Consider this: After the 19-year-old Gilroy shooter opened fire with a WASR 10, a derivative of an AK-47, officers engaged him in less than a minute. That’s a very small window. Yet in that time, he was able to injure 15 people, including three who died from their wounds, before he was killed by officers. Videos from the chaotic scene indicate the gunman was able to fire off many more shots than just the ones that hit people.
It wasn’t as though officers were lucky to be in the area of the gunman when he started shooting. According to CNN, security at the festival was “present and conspicuous.” It included a police compound on site, officers on horses and motorcycles, bag searches, and metal detector wands. But none of that was enough to stop the gunman, who gained entry to the festival by cutting through a back fence before opening fire at random.
Trump has not yet publicly commented on the Gilroy shooting beyond offering condolences for the victims. But if past is precedent, his policy response won’t amount to more than some combination of increasing armed security at festivals and making it more difficult for people with mental illnesses to obtain firearms.
But none of those proposals would’ve helped in this case. A San Francisco Chronicle report finds the shooter had no criminal record, and he circumvented California’s strict gun laws by obtaining his WASR 10 legally in neighboring Nevada.

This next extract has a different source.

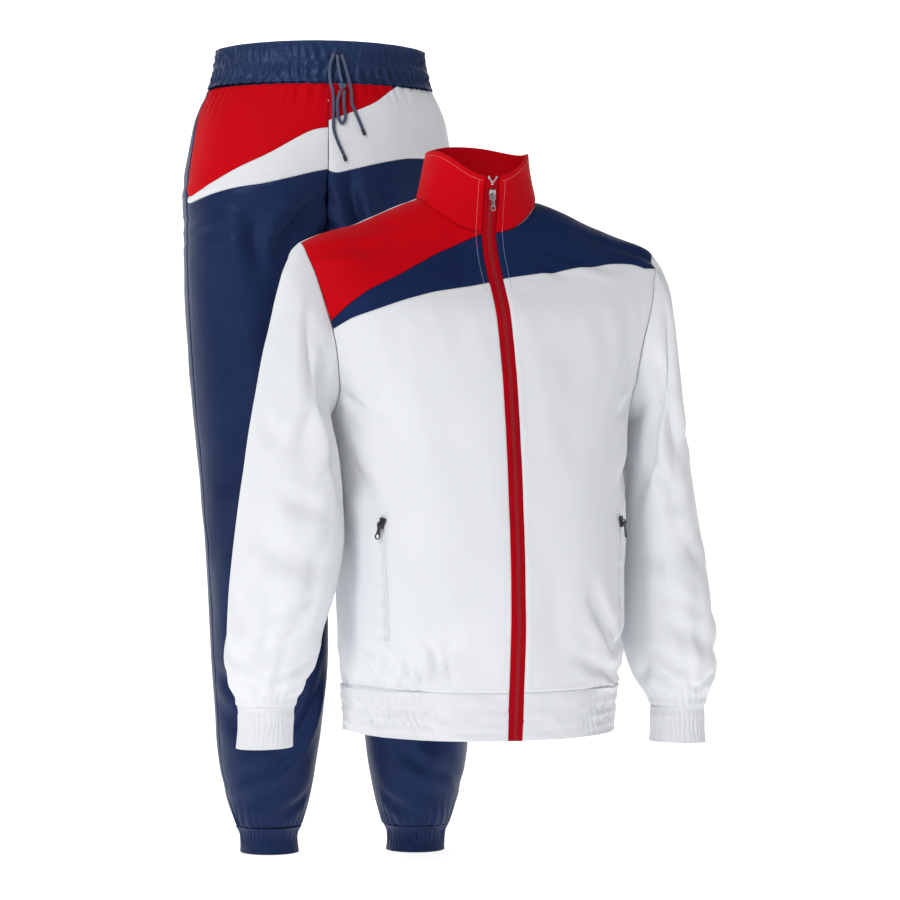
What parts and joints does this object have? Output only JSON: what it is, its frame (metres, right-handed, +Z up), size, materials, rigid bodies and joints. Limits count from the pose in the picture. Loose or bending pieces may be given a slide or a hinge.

What would’ve prevented the shooting — or at the least made its outcome less devastating — would have been keeping a military-style weapon out of the shooter’s hands to begin with. But as my colleague German Lopez explained, the episode illustrates the limit of what states can do on their own in the realm of gun control laws:
The problem ... lies in federal and other states’ laws. As long as those are weaker, there’s going to be a limit to how well any stricter gun laws can work at the state level — for the simple reason that someone can always freely travel across the border to obtain a gun, whether for personal use or to sell to others. (This is illegal trafficking under federal law, but because other states’ laws are so weak, to the point they might not even require any sort of paper trail to complete a gun purchase, it’s really difficult to enforce the federal law.)
The real solution, then, lies in changes to federal law. Only Congress and the president can set a baseline, such as universal background checks, an assault weapons ban, and requiring a license to buy and own a firearm, that all states will have to follow.
The Democratic-controlled House has passed a number of gun control bills this year, only to see them wither in the Republican-controlled Senate. So unless some Republican senators change their minds, it’s unlikely the loophole exploited by the Gilroy shooter will be closed anytime soon.